Waiting game: Ritch Price uncertain of draft’s effects
After watching three key members of his 2011 pitching staff get picked in last week’s Major League Baseball draft, Kansas University baseball coach Ritch Price needs Free State High standout Cody Kukuk.
But don’t think for a second that Price is going to let that cloud the way he does business.
Senior ace T.J. Walz; Saturday starter Tanner Poppe, a 21-year-old sophomore; and junior closer Colton Murray were picked on Days 2 and 3 of the draft. Poppe is expected to return next season, but the other two figure to be gone.
If that’s the case, it’s likely Kukuk could earn a spot in Price’s rotation as a freshman. But there’s a catch. Kukuk, the hard-throwing lefty who committed to KU months ago and signed with the Jayhawks last November, was drafted before all of them, in the seventh round by Boston.
So now the waiting game begins.
For Price, who has watched nearly 100 of his players get drafted during a 33-year coaching career, waiting used to be the hard part. College coaches in all sports are working constantly, always tinkering with lineups and projecting for the future. Having to wait a month — maybe longer — to know if a player is even going to be on the club next year can be agonizing.
“One of the things you learn with experience is how to handle these types of situations,” Price said. “Quite frankly, when I was younger, I didn’t know how to handle it.”
Now he does. And for Price, it starts long before draft day.
“One of the things I do in my home visits is, I sit down and I make my presentation about KU, and then I ask mom and dad, point-blank, what round and how much money is it gonna take for your son to give up the college experience,” he said. “Ninety-five percent of those parents are honest with me.”
That helps. But it’s not foolproof. After all, as Price says, “Every one of those kids’ situations was different and unique.”
That’s where patience and poise enter the picture. When it comes to handling the draft, Price only allows himself to get involved so far.
“I just try to share all that information, and then I step back from them,” he said. “When that decision is made, I want it to be made by mom and dad and that young man so that when he walks on our campus he never has second thoughts.”
Sometimes that approach leads recruits to KU. Other times, it doesn’t.
Throughout the 2011 season, Price talked about the previous year’s draft hurting his team. Heading into recruiting for 2011, he had holes at third base, center field and in the rotation.
He plugged them all.
Or so he thought.
Once the draft passed, three high school commitments signed with pro teams, and Price was left with an incomplete lineup card and the task of filling it in with the pieces he already had.

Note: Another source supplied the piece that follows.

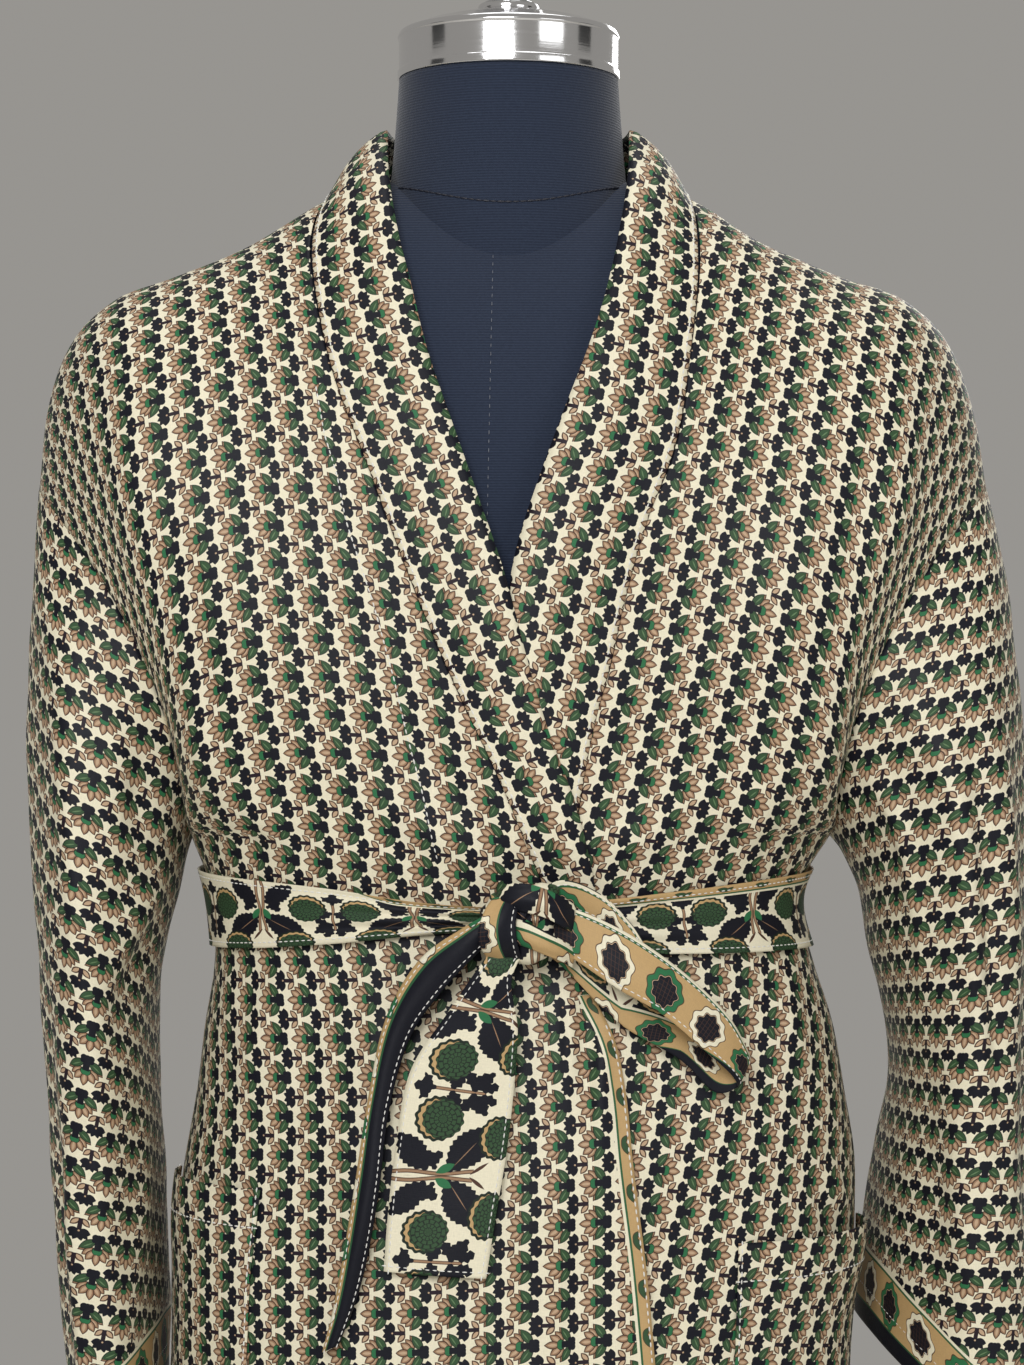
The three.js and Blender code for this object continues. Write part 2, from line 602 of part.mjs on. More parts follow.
function sideCollar(edge, rolls) {
  const neckSeam = edge.at(-1).z;
  const rows = [];
  for (const level of LEVELS) {
    const u = crossing(edge, level);
    const seam = sheetPoint(ROBE, "front", u, level);
    if (seam.z < rolls[0].z - 1) continue;
    const read = (name) => column(rolls, "z", name, seam.z);
    const roll = point(read("x"), read("y"), read("up"));
    const stand = clamp(read("stand"), 0, 1);
    if (stand === 0) roll.y = seam.y;
    const onBody = (straight, share) => {
      if (stand === 1) return straight;
      const place = locate(straight.x, Math.min(straight.z, neckSeam));
      const lying = sheetPoint(ROBE, "front", place.u, place.level);
      return lying.lerp(straight, stand * share);
    };
    rows.push(collarRow(seam, roll, stand, onBody));
  }
  return rows;
}

function napeCollar() {
  const columns = BACK_COLUMNS.filter(({ turn }) => Math.abs(turn) < 1);
  return columns.map(({ u, top, turn }) => {
    const seam = sheetPoint(ROBE, "back", u, top);
    const s = Math.sin(turn * QUARTER);
    const c = Math.cos(turn * QUARTER);
    const roll = point(NAPE.side * s, lerp(NAPE.front, NAPE.back, c), lerp(NAPE.sideUp, NAPE.up, c));
    return collarRow(seam, roll, 1);
  });
}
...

Another year, 2009, Price’s roster took a hit when first-round pick Matt Purke was unable to sign a multi-million dollar offer from the Texas Rangers because the Rangers were bankrupt and Major League Baseball would not sign off on the offer. Instead, Purke went to TCU, where he was named the national freshman pitcher of the year, and the Rangers signed their picks from the next 24 rounds. That included pitcher Shawn Blackwell out of Clear Creek High in Texas, who was drafted by the Rangers in the 24th round and signed for $300,000.
Blackwell remains in spring training in Surprise, Ariz., waiting for a spot on the short-season A ball team.
“If Matt Purke would’ve signed, they wouldn’t have had the money to do that, and Shawn Blackwell would be on our team right now,” Price said. “If he would’ve come to Kansas, he would be skipping those levels right now.”
Price believes strongly that college is the place for high school players to develop. But he doesn’t begrudge those who choose to fine-tune their games in the minor leagues because of the appeal of a dollar sign and a bunch of zeroes. He does, however, caution against making the choice for the wrong reasons.
“I’ve had three sons who have played in the minor leagues,” Price said. “Every parent who’s gonna have a son drafted should take his son and go spend a week in the minor leagues. Not at Triple A, not with the big-league club, go down to that rookie-level club, go to the low-A club and go watch. And go at 1 o’clock when the kids are on the field and they practice for three hours. Go back at 6 when they show up to play their game at 8 o’clock at night. And realize that’s a seven-, eight-hour day, and it’s all baseball. Your passion to play and your maturity level has to be off the charts or you’ll quit.”
Of course Price would like to win the Big 12 Conference every year and advance to a postseason regional without having to sweat. But not if doing that comes at the expense of his athletes or their college experience.
“For me, the whole next part in the process of building Kansas into a perennial contender is what’s happening now,” Price said. “We’re signing better players, and, as a result, now we’re susceptible to losing players in the draft. I think it speaks volumes for the progress we’ve made here. Now we have some credibility. But I’m trying to juggle, how do we take that next step and get a chance to play in regionals on a consistent basis and still not lose guys to the draft. Because once I lose ’em, I can’t fix it.”